*** Given entries ***

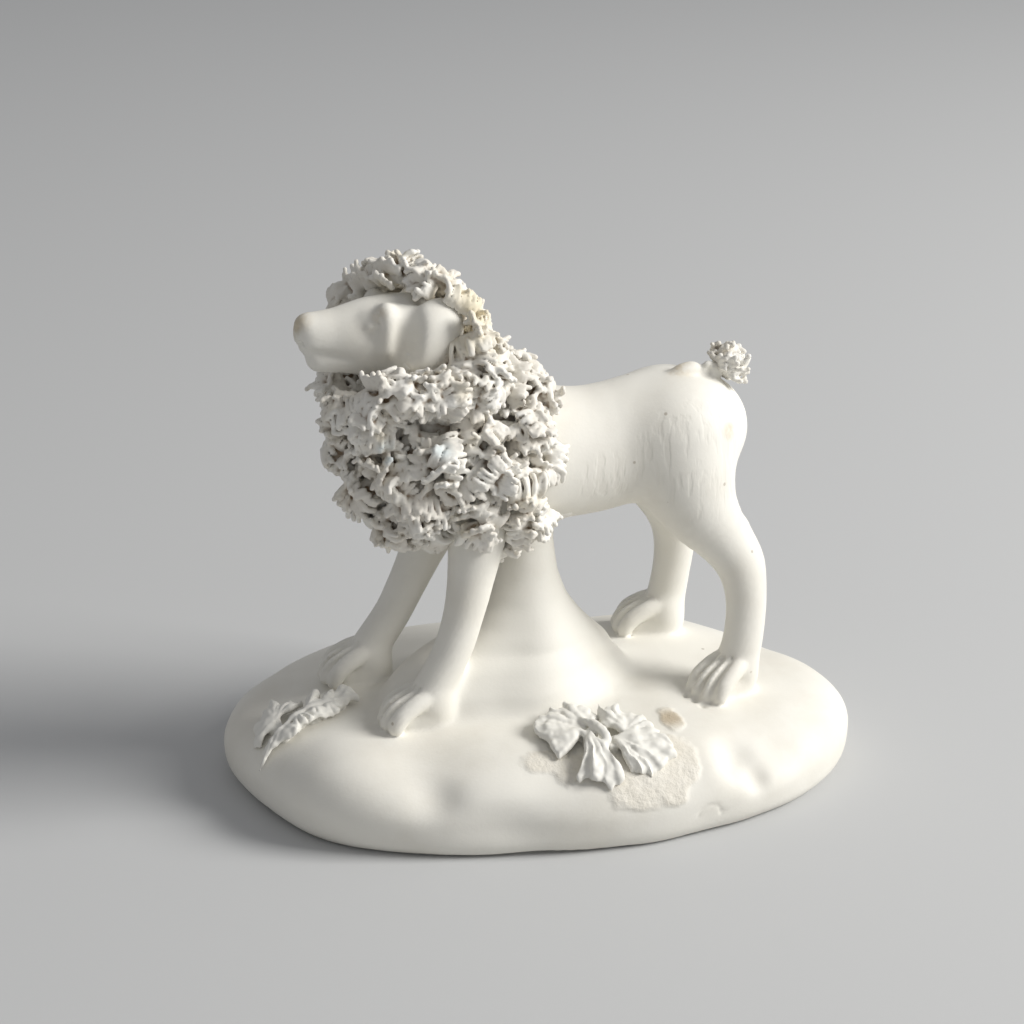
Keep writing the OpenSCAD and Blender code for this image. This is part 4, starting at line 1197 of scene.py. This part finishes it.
class Finish:
    def __init__(self, name):
        self.material = bpy.data.materials.new(name)
        self.material.use_nodes = True
        self.tree = self.material.node_tree
        self.shader = self.tree.nodes["Principled BSDF"]
        self.place = self.node("ShaderNodeTexCoord").outputs["Object"]

    def node(self, kind, **values):
        made = self.tree.nodes.new(kind)
        for key, value in values.items():
            setattr(made, key, value)
        return made

    def put(self, socket, value):
        if hasattr(value, "default_value") or isinstance(value, bpy.types.NodeSocket):
            self.tree.links.new(value, socket)
        else:
            socket.default_value = value

    def paint(self, socket, colour):
        self.put(socket, colour if isinstance(colour, bpy.types.NodeSocket) else tuple(colour) + (1.0,))

    def noise(self, scale, detail=3.0, rough=0.55, place=None):
        made = self.node("ShaderNodeTexNoise")
        self.put(made.inputs["Vector"], place or self.place)
        self.put(made.inputs["Scale"], scale)
        self.put(made.inputs["Detail"], detail)
        self.put(made.inputs["Roughness"], rough)
        return made.outputs["Fac"]

    def ramp(self, value, low, high, start=0.0, end=1.0):
        made = self.node("ShaderNodeMapRange", interpolation_type="SMOOTHSTEP")
        for socket, item in zip(made.inputs, (value, low, high, start, end)):
            self.put(socket, item)
        return made.outputs["Result"]

    def sum(self, kind, a, b):
        made = self.node("ShaderNodeMath", operation=kind)
        self.put(made.inputs[0], a)
        self.put(made.inputs[1], b)
        return made.outputs[0]

    def mix(self, share, a, b):
        made = self.node("ShaderNodeMix", data_type="RGBA")
        self.put(made.inputs["Factor"], share)
        for socket, item in ((made.inputs[6], a), (made.inputs[7], b)):
            self.paint(socket, item)
        return made.outputs[2]

    def spot(self, centre, reach, place=None):
        # one at a point of the model, in millimetres, falling to nothing at its reach
        away = self.node("ShaderNodeVectorMath", operation="DISTANCE")
        self.put(away.inputs[0], place or self.place)
        self.put(away.inputs[1], tuple(c * 0.001 for c in centre))
        return self.ramp(away.outputs["Value"], reach * 0.001, reach * 0.0002)

    def bump(self, height, strength, distance):
        made = self.node("ShaderNodeBump")
        self.put(made.inputs["Height"], height)
        self.put(made.inputs["Strength"], strength)
        self.put(made.inputs["Distance"], distance * 0.001)
        return made.outputs["Normal"]

    def done(self, colour, roughness, normal=None):
        self.paint(self.shader.inputs["Base Color"], colour)
        self.put(self.shader.inputs["Roughness"], roughness)
        self.put(self.shader.inputs["Specular IOR Level"], 0.3)
        if normal:
            self.put(self.shader.inputs["Normal"], normal)
        return self.material


def bisqueFinish(name):
    f = Finish(name)
    s = finishSettings
    colour = f.mix(f.sum("MULTIPLY", f.ramp(f.noise(70, 5, 0.6), 0.42, 0.72), 0.5), s["bisque"], s["bisqueDull"])
    # yellowed where it was handled
    for centre, reach, share in s["handled"]:
        mottled = f.ramp(f.noise(420, 4, 0.65), 0.3, 0.62)
        colour = f.mix(f.sum("MULTIPLY", f.sum("MULTIPLY", f.spot(centre, reach), mottled), share), colour,
                       s["stain"])
    coat = f.node("ShaderNodeAttribute", attribute_name="hollow").outputs["Fac"]
    filler = f.mix(f.ramp(f.noise(420, 4, 0.6), 0.3, 0.8), s["filler"], s["fillerPale"])
    filler = f.mix(f.spot((14.4, -13.6, 11.0), 2.8), filler, s["fillerDeep"])
    colour = f.mix(f.sum("MULTIPLY", coat, 0.75), colour, filler)
    # a few dark specks
    speck = f.node("ShaderNodeTexVoronoi")
    f.put(speck.inputs["Vector"], f.place)
    f.put(speck.inputs["Scale"], 260.0)
    dot = f.ramp(speck.outputs["Distance"], 0.075, 0.04)
    rare = f.node("ShaderNodeSeparateColor")
    f.put(rare.inputs[0], speck.outputs["Color"])
    colour = f.mix(f.sum("MULTIPLY", dot, f.ramp(rare.outputs[0], 0.72, 0.78, 0.0, 0.55)), colour, s["speck"])
    # short combed strokes on the haunch and flank
    flow = f.node("ShaderNodeMapping")
    f.put(flow.inputs["Vector"], f.place)
    flow.inputs["Rotation"].default_value = (0, math.radians(-14), 0)
    flow.inputs["Scale"].default_value = (1.0, 1.0, 0.26)
    stroke = f.ramp(f.noise(980, 2, 0.4, flow.outputs["Vector"]), 0.45, 0.66)
    haunch, flank, farHaunch = [f.spot(*spot) for spot in s["combed"]]
    region = f.sum("MAXIMUM", haunch, f.sum("MAXIMUM", flank, farHaunch))
    lines = f.sum("MULTIPLY", stroke, f.ramp(region, 0.05, 0.5))
    height = f.sum("ADD", f.sum("MULTIPLY", lines, -0.3), f.sum("MULTIPLY", f.noise(2600, 3, 0.6), 0.12))
    height = f.sum("ADD", height, f.sum("MULTIPLY", f.noise(500, 4, 0.6), 0.12))
    height = f.sum("ADD", height, f.sum("MULTIPLY", f.sum("MULTIPLY", coat, f.noise(1500, 4, 0.7)), 1.6))
    colour = f.mix(f.sum("MULTIPLY", lines, 0.12), colour, s["bisqueDull"])
    return f.done(colour, s["roughness"], f.bump(height, 0.7, 0.16))


def shredFinish(name):
    f = Finish(name)
    s = finishSettings
    deep = f.node("ShaderNodeAttribute", attribute_name="hollow").outputs["Fac"]
    colour = f.mix(f.ramp(f.noise(210, 3), 0.4, 0.62), s["shred"], s["shredPale"])
    cream = f.sum("MULTIPLY", f.spot((-9.5, -4.0, 61.5), 8.5), f.ramp(f.noise(260, 3, 0.5), 0.36, 0.56))
    colour = f.mix(f.sum("MULTIPLY", cream, 0.8), colour, s["shredCream"])
    colour = f.mix(f.sum("MULTIPLY", f.ramp(f.noise(150, 2, 0.5), 0.58, 0.7), 0.4), colour, s["shredCream"])
    for spot in s["blue"]:
        colour = f.mix(f.sum("MULTIPLY", f.spot(*spot), 0.6), colour, s["shredBlue"])
    # painted shade: the strands darken to deep brown down in the hollows between them, where shade falls
    colour = f.mix(f.ramp(deep, 0.0, 0.34, 0.0, 0.95), colour, s["shredPaintedShade"])
    return f.done(colour, s["shredRoughness"], f.bump(f.noise(1900, 3), 0.3, 0.08))


def leafFinish(name):
    f = Finish(name)
    s = finishSettings
    deep = f.node("ShaderNodeAttribute", attribute_name="hollow").outputs["Fac"]
    # painted shade: the leaf darkens to brown in the hollows of its pleats, where shade falls
    colour = f.mix(f.ramp(deep, 0.05, 0.35, 0.0, 0.8), s["leaf"], s["leafPaintedShade"])
    return f.done(colour, s["leafRoughness"], f.bump(f.noise(1500, 3), 0.2, 0.08))


bisque, shred, leafClay = bisqueFinish("bisque"), shredFinish("shreddedClay"), leafFinish("leafClay")


def bodySlot(name):
    return "bisque_base" if name in ("base_mound", "stump") else "bisque_body"


for pieces, finish, slotOf in ((bodyPieces, bisque, bodySlot), (manePieces, shred, lambda n: "shredded_clay"),
                               (tuftPieces, shred, lambda n: "shredded_clay"),
                               (leafPieces, leafClay, lambda n: "leaf_clay")):
    for name, piece in pieces.items():
        piece.data.materials.append(finish)
        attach(piece, "root")
        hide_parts(name)
        slotOf(name)
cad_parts["base_floor"].data.materials.clear()
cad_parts["base_floor"].data.materials.append(bisque)

# floor and light
studioSettings = {"floor": (0.56, 0.565, 0.565), "floorRoughness": 0.85, "key": 11.4,
                  "keyPlace": (0.8, -0.21, 0.55), "keySize": 0.42, "sky": (0.96, 0.97, 1.0), "skyPower": 0.33}


def studio():
    s = studioSettings
    data = meshFrom("floor", np.array([(-3, -3, 0), (3, -3, 0), (3, 5, 0), (-3, 5, 0)]), np.array([[0, 1, 2, 3]]))
    floor = bpy.data.objects.new("floor", data)
    bpy.context.scene.collection.objects.link(floor)
    f = Finish("studioFloor")
    data.materials.append(f.done(s["floor"], s["floorRoughness"]))
    lamp = bpy.data.lights.new("key", "AREA")
    lamp.energy, lamp.size, lamp.color = s["key"], s["keySize"], (1.0, 0.985, 0.96)
    key = bpy.data.objects.new("key", lamp)
    key.location = s["keyPlace"]
    key.rotation_euler = (Vector((0, 0, 0.03)) - Vector(s["keyPlace"])).to_track_quat("-Z", "Y").to_euler()
    bpy.context.scene.collection.objects.link(key)
    world = bpy.data.worlds.new("studio")
    bpy.context.scene.world = world
    world.use_nodes = True
    world.node_tree.nodes["Background"].inputs["Color"].default_value = tuple(s["sky"]) + (1.0,)
    world.node_tree.nodes["Background"].inputs["Strength"].default_value = s["skyPower"]
    bpy.context.scene.view_settings.view_transform = "Standard"


studio()
print("studio set")
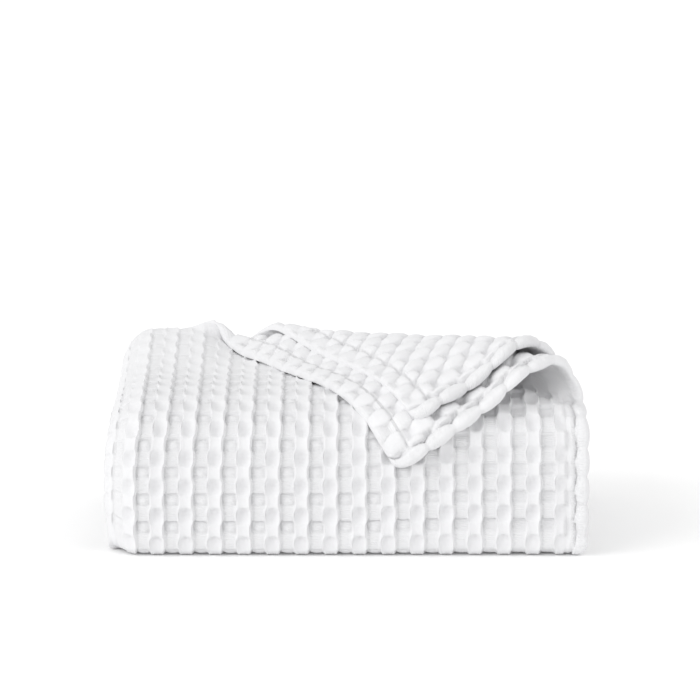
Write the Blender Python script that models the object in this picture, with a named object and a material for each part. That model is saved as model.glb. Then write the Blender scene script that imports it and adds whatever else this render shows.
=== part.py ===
"""A waffle-weave throw blanket, folded back and forth into a pile, its top back corner turned to the front.

The cloth is drawn flat first: x runs across it, y along it from one end to the other, z through its
thickness with the face side at 0. Every point is then carried to its place in the pile. One chart serves the
whole pile: "rise" is the length of cloth from the front bottom edge up the front and over the top, and
"depth" is how far a point lies below the pile's outer surface. Eight nested passes, 0 outermost, go round the
front of the pile.
"""
import math

import bmesh
import bpy
from mathutils import Vector

# Sizes in metres.
PITCH = 0.0088  # from one layer to the next
THICK = 0.0060  # the puffed-up weave
PASSES = 8
TOP = (2 * PASSES - 1) * PITCH + THICK
SHOULDER_FOOT = TOP - 0.0343  # where the front starts to lean back
FOOT_RADIUS = 0.012
BACK_RISE = 0.372  # the top end of the outermost pass, along the cloth
BACK_Y = 0.259
UNDER_LENGTH = 0.250
DEEPEST = 0.080  # the depth at which the nested corners would shrink to nothing

# Across the cloth.
LEFT_FLAT = -0.180  # to the left of this line the outermost pass curls round the side
LEFT_CLOTH = 0.050  # cloth left of that line
RIGHT = 0.211
CURL_RADIUS = 0.032
CURL_TURN = math.radians(86)

# The raised bands of the weave that run up the front.
BAND_PITCH = 0.0252
SUNK_CENTRE = -0.0017
RELIEF = 0.0016
LEVEL_HALF = 0.0042  # half of the level top of a band or bottom of a sunken column
GROOVE_X = 0.1915  # the groove beside the side hem
GROOVE_WIDE = 0.003
GROOVE_DEEP = 0.0024
LINE_APART = 0.0015  # band lines closer than this are left out
HEM_WIDTH = 0.012
EVEN_TO = 0.100  # to the right of this line the runs differ in width

# The shoulder, a row per stretch of cloth from the front up: cloth length, and the turn it makes.
SHOULDER = [
    {"length": 0.025, "turn": 55, "steps": 4},
    {"length": 0.025, "turn": 17, "steps": 2},
    {"length": 0.025, "turn": 12, "steps": 1},
    {"length": 0.025, "turn": 6, "steps": 1},
]
SHOULDER_LENGTH = sum(row["length"] for row in SHOULDER)

# The turned corner: the fold line passes through FOLD_AT square to FOLD_TO. The roll loosens to the right.
FOLD_AT = (0.1277, 0.2250)
FOLD_TO = (0.4933, 0.8699)
ROLL_AT = [
    {"along": -0.290, "radius": 0.0066},
    {"along": -0.250, "radius": 0.0042},
    {"along": -0.140, "radius": 0.0050},
    {"along": -0.080, "radius": 0.0070},
    {"along": 0.010, "radius": 0.0105},
    {"along": 0.045, "radius": 0.0140},
    {"along": 0.090, "radius": 0.0165},
]
LOOSE = 0.0018  # slack of the second layer round the first
REST = 0.0042  # the turned corner's height over the cloth it lies on
SETTLE = 0.070  # the length in which it comes down to it
HEM_LIFT_WIDTH = 0.036
HEM_LIFT = [  # how far the outermost pass's side hem stands up, by the cloth length past the roll
    {"beyond": 0.000, "lift": 0.0},
    {"beyond": 0.036, "lift": 0.0115},
    {"beyond": 0.054, "lift": 0.0100},
    {"beyond": 0.080, "lift": 0.0065},
    {"beyond": 0.110, "lift": 0.0045},
    {"beyond": 0.150, "lift": 0.0025},
]
LIFT = 0.012  # how far the top end stands up off the pile at its left
LIFT_TO = -0.095
LIFT_WIDTH = 0.045
LIFT_FROM = 0.240

# The pile as a whole stands unevenly.
BACK_UP = 0.0040  # higher at its back
LEFT_LEAN = 0.030  # the share by which the upper left comes in
LEFT_LEAN_FROM = 0.070
RIGHT_LEAN = 0.0065  # how far the upper right comes in
RIGHT_LEAN_FROM = 0.100
LEAN_HEIGHT = 0.070
RIGHT_LEAN_X = 0.100

# The passes in the order in which the cloth runs. Reach is how far each goes to the left of LEFT_FLAT.
RUNS = [
    {"depth_no": 0, "down": True, "top_end": 0.259, "under_end": 0.262, "reach": 0.0290, "right": 0.211},
    {"depth_no": 3, "down": False, "top_end": 0.256, "under_end": 0.262, "reach": 0.0215, "right": 0.202},
    {"depth_no": 4, "down": True, "top_end": 0.256, "under_end": 0.254, "reach": 0.0270, "right": 0.205},
    {"depth_no": 7, "down": False, "top_end": 0.263, "under_end": 0.254, "reach": 0.0285, "right": 0.201},
    {"depth_no": 6, "down": True, "top_end": 0.263, "under_end": 0.254, "reach": 0.0280, "right": 0.199},
    {"depth_no": 5, "down": False, "top_end": 0.256, "under_end": 0.254, "reach": 0.0260, "right": 0.203},
    {"depth_no": 2, "down": True, "top_end": 0.256, "under_end": 0.262, "reach": 0.0175, "right": 0.206},
    {"depth_no": 1, "down": False, "top_end": 0.259, "under_end": 0.262, "reach": 0.0030, "right": 0.2025},
]
LAST = len(RUNS) - 1
LAST_SHORT = 0.004  # the last pass stops this much before BACK_RISE

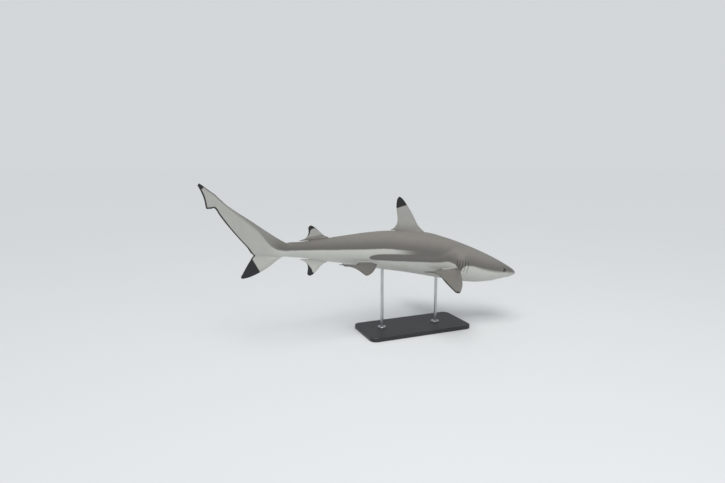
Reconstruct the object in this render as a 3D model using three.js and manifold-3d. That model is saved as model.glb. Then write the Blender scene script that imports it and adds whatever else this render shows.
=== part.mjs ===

***

Nothing but the lines from the one with "Reconstruct the object" through the end of the data above should be repeated, each exactly as it stands.

Reconstruct the object in this render as a 3D model using three.js and manifold-3d. That model is saved as model.glb. Then write the Blender scene script that imports it and adds whatever else this render shows.
=== part.mjs ===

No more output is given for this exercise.